Afrigo Band’s frontman Moses Matovu turned 70 this month – Wednesday June 18th to be precise. There’s no missing that the affable soft-spoken muso is a national treasure. He’s been at the helm of Uganda’s longest surviving live music outfit, providing the soundtrack to most Ugandans’ lives for close to half a century.
It’s on account of having run the nation’s most enduring arts institution that a campaign to award Papa Moise, as he’s aptly called among his peers, an honorary degree from Makerere University, Uganda’s oldest institution of higher learning.
The activism is by way of a Facebook page – A PhD For Afrigo Band’s Moses Matovu created by renowned arts practitioner Kalundi Serumaga, the one-time no-nonsense Director of the Uganda National Cultural Centre, which runs the National Theatre and the Nommo Gallery.
It appeals to the university’s Department of Performing Arts and Film (it has since changed names from the stigma prone MDD (Music, Dance and Drama acronym) to pursue this noble cause as per Section 4, paragraph (a) clause of the University Senate’s Honorary Awards Guidelines.
The pitch further states that; “No single individual has made a greater contribution to the development and durability of this sector than Mr Moses Matovu, as part of the pioneering group of musicians that developed the modern Ugandan music scene and culture.
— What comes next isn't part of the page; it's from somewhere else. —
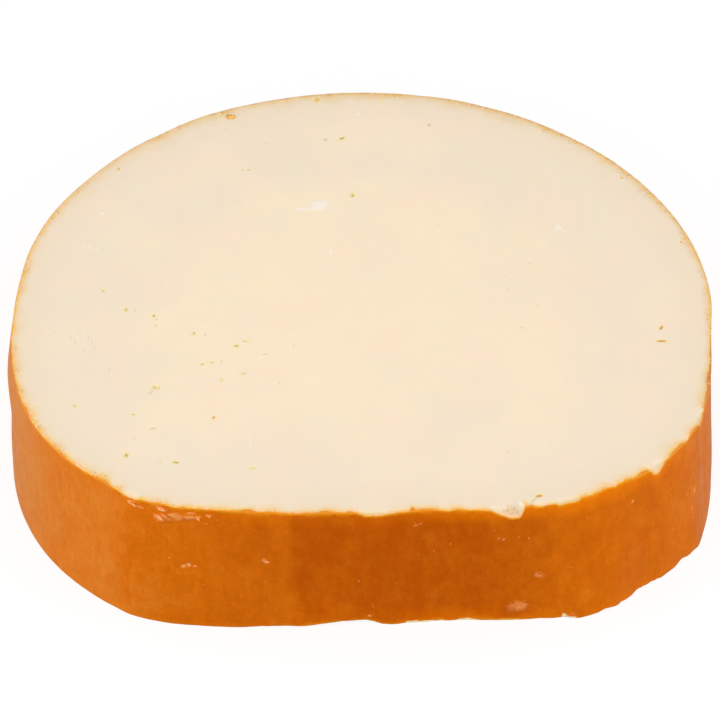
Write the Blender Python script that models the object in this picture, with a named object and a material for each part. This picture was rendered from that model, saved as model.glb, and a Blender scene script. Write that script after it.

Many stand on his shoulders. In terms of style, content and ability. He has led and managed the longest continually functioning artistic organization in Uganda and East Africa.”
You only need to go to Club Obligato, the band’s official performing home where they staged their first gig in 1975 at what used to be called Bat Valley Bar and Restaurant and later Little Flowers. In between that venue, there was a nomadic existence of performances at Ggaba Beach, the Nectarine at Crested Towers and a spot at Lweza along Entebbe Road.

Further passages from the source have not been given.